Delayed loss: Has a negative effect on a company after a risk is initially exploited.
Quantitative Approach: Attempts to assign real numbers to the costs of countermeasures and the amount of damage that can take place. Provides concrete probability percentages when determining the likelihood of threats and risks. Purely quantitative risk analysis is not possible because the method is attempting to quantify qualitative items.
Steps in risk analysis
– Assign value to information and assets
– Estimate potential loss per risk
– Perform a threat analysis
– Derive the overall loss potential per risk
– Choose remedial measures to counteract each risk
– Reduce, assign or accept the risk
EF (Exposure Factor) = Percentage of asset loss caused by identified threat.
SLE (Single Loss Expectancy) = Asset value * Exposure Factor
ARO (Annualized Rate of Occurrence) = Estimated frequency a threat will occur within a
ALE (Annualized Loss Expectancy) = Single Loss Expectancy * Annualized Rate of Occurrence
Qualitative Approach: Walk through different scenarios of risk possibilities and rank the seriousness of the threats and the sensitivity of the assets.
Procedures in performing the scenario:
– A scenario is written that addresses each major threat
– The scenario is reviewed by business unit managers for a reality check
– The RA team recommends and evaluates the various safeguards for each threat
– The RA team works through each finalized scenario using a threat, asset and safeguard.
– The team prepares their findings and submits them to management.
Delphie Technique: Is a group decision method and is used to ensure that each member of a group gives an honest opinion of what he or she thinks the result to a particular risk will be.
Calculating countermeasures and risk:
Value of safeguard to the company = (ALE before implementing safeguard) – (ALE after implementing safeguard) – (annual cost of safeguard)

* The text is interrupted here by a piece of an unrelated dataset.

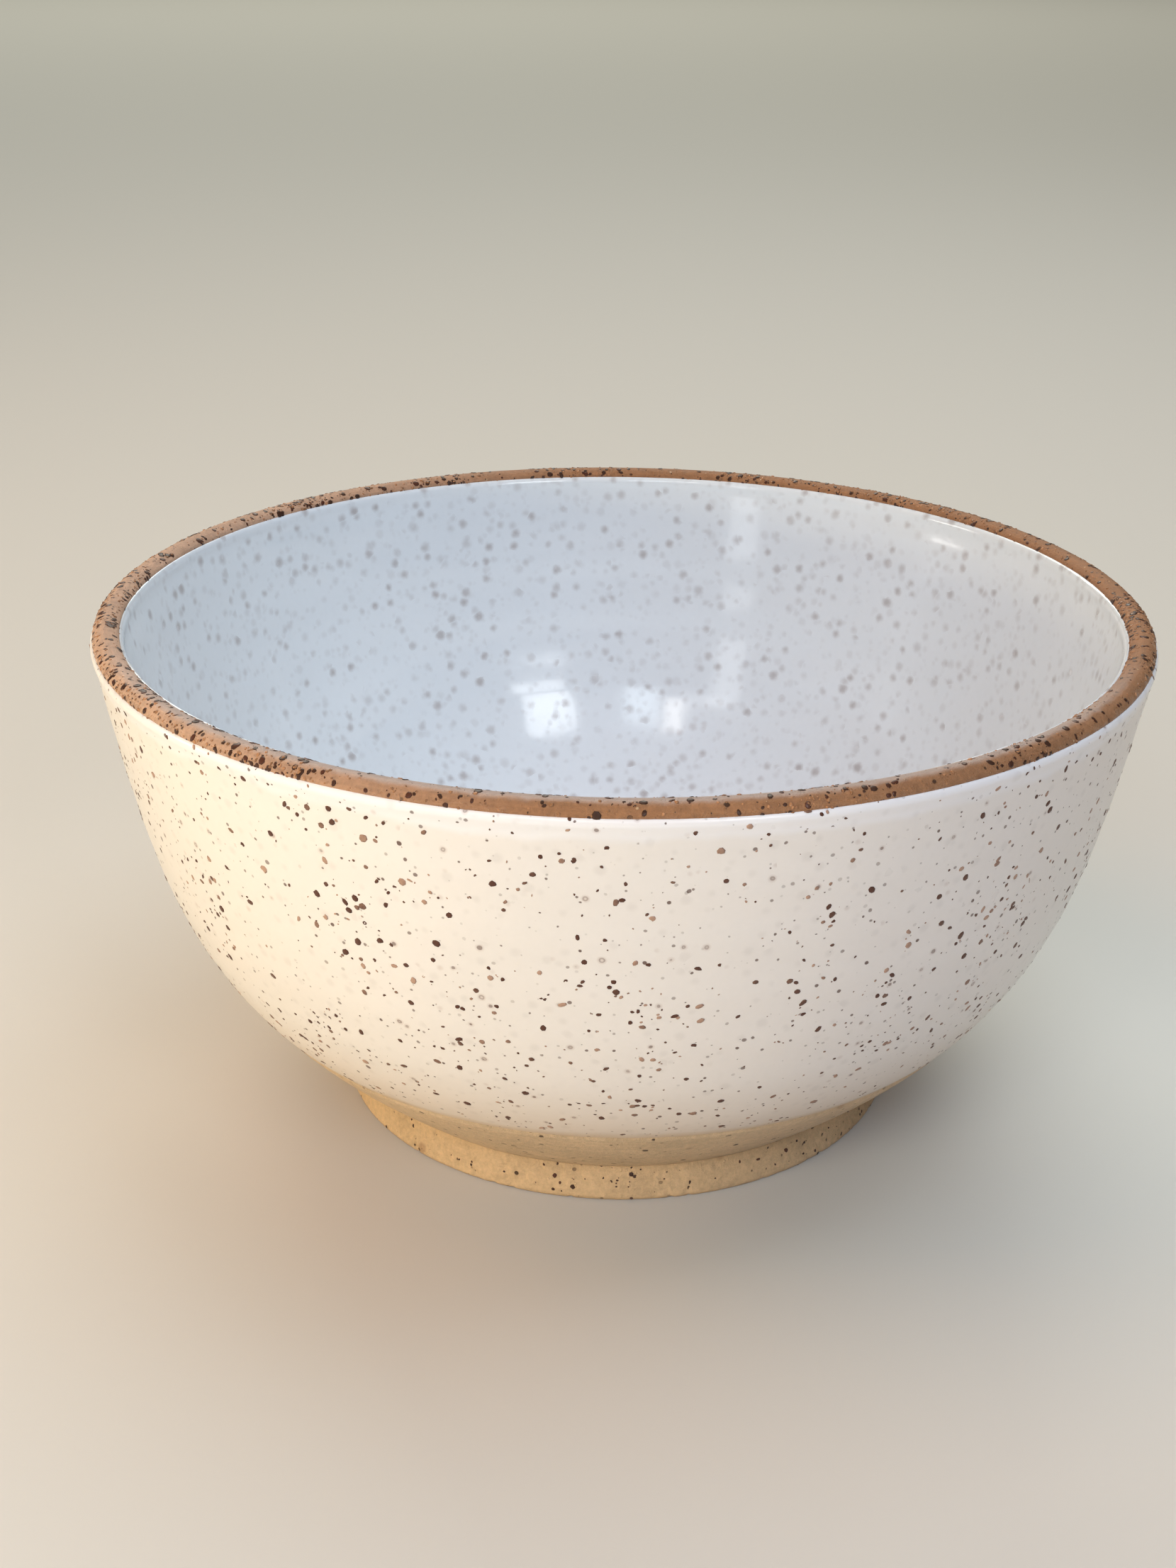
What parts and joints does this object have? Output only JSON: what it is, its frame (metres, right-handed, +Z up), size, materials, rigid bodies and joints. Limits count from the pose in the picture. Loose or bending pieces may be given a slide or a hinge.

Total risk = threats * vulnerability * asset value
Residual risk = (threats * vulnerability * asset value) * control gap
Transfer risk -> Purchase an insurance
Reduce risk -> Implements countermeasures
Rejecting risk -> Denial of its risk or ignores it.
Accept the risk -> The company understands the level of risk they are under and the cost of damage that is possible and they decide to live with it.
Categories of policy:
Is a general statement produced by senior management to dictate what type of role security plays within the organization. Are written in broad and overview terms to cover many subjects in a general fashion.
– Organisational security policy: Provides scope and direction for all further security activities within the organization.
– Issue-specific policies: Addresses specific security issues that management feels need more detailed explanation and attention to make sure a comprehensive structure is built and all employees understand how they are to comply to these security issues.
– System-specific policy: Presents the management’s decision that are closer to the actual computers, networks, applications and data.
Standards: Specify how hardware and software products are to be used. They provide a means to ensure that specific technologies, applications, parameters and procedures are carried out in a uniform way across the organization. These rules are usually compulsory within a company and they need to be enforced.
Baselines: Provides the minimum level of security necessary throughout the organization.
Guidelines: Are recommendation actions and operational guides to users, IT staff, operations staff and others when a specific standard does not apply.
Procedures:Are step-by-step actions to achieve a certain task. Procedures are looked at as the lowest level in the policy chain.
The primary purpose of data classification is to indicate the level of confidentiality, integrity and availability that is required for each type of information. It helps to ensure that the data is protected in the most cost-effective manner.
Common classification levels (from highest to the lowest level):
Commercial business ->
– Top secret
– Sensitive but unclassified
Layers of Responsibility
Senior Manager: Ultimately responsible for security of the organization and the protection of its assets.
Security professional: Functionally responsible for security and carries out sensitive manager’s directives.
Data Owner: Is usually a member of senior management and is ultimately responsible for the protection and use of the data. Decides upon the classification of the data he is responsible for and alters these classifications if the business needs arise. Will delegate the responsibility of the day-to-day maintenance of the data, which is the responsibility of the data custodian.
Data Custodian: Is given the responsibility of the maintenance and protection of the data.
User: Any individual who routinely uses the data for work-related tasks. Must have the necessary level of access to the data to perform the duties within her position and is responsible for following operational security procedures to ensure the data’s C/I/A to others.
Structure and practices
Separation of duties: Makes sure that one individual cannot complete a risky task by herself.
Collusion: More than one person would need to work together to cause some type of destruction or fraud and this drastically reduces its probability.
Nondisclosure agreements: To protect the company if and when this employee leaves for one reason or another.
Job rotation: No one person should stay in one position for a long period of time because it can end up giving too much control of a segment of the business to this one individual.
Types of training:
– Security-related job training for operators
– Awareness training for specific departments or personnel groups with security sensitive positions
– Technical security training for IT support personnel and system administrators
– Advanced InfoSec training for security practitioners and information system auditors.
– Security training for senior managers, functional managers and business unit managers.